Face à la montée des tensions, le roi Gyanendra a tenté d'apaiser les tensions qui ne cessent d'augmenter. Dans un nouveau message, il a appelé au calme. "Les récentes violences, incendies criminels et actes de vandalisme lors de manifestations publiques, qui ont causé d'importantes pertes humaines et matérielles, nous ont profondément attristés. Aucun système ni aucune idéologie ne surpasse la liberté civique", a déclaré le monarque. "La véritable démocratie existe là où règnent une tradition et une culture d'écoute des éloges et des critiques, des doléances et de l'appréciation",  rappelle t-il. "En faisant du nationalisme et de la démocratie nos principes fondamentaux, nous avons toujours cru en une démocratie multipartite et une monarchie constitutionnelle en phase avec les sentiments du peuple", a ajouté le roi qui propose comme alternative à la crise, son retour.

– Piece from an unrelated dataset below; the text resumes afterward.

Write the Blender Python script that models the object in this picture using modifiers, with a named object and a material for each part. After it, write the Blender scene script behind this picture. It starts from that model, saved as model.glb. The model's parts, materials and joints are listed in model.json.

La question est de savoir si celle-ci se fera avec ou sans l'aide de l'Inde. Gyanendra Shah n'a jamais oublié comment il avait été démis de son titre de souverain du Népal dans les années 1950. Un traumatisme qui l'a toujours accompagné, y compris quand il a succédé à son frère Birendra Shah en 2001, victime d'un régicide. "Notre appel ne vise ni l’intérêt personnel de quiconque, ni un quelconque programme idéologique ou théorique, mais la souveraineté de la nation tout entière, la souveraineté de tout son peuple et la dignité prospère du Népal et des Népalais. Nous devons construire une nation pionnière à notre manière. Nos intérêts et notre existence doivent être portés par nous-mêmes", a plaidé le roi déchu. Une déclaration en guise d'avertissement à l'Inde qui n'entend pas lâcher l'idée royale pour autant et damer le pion à Pékin.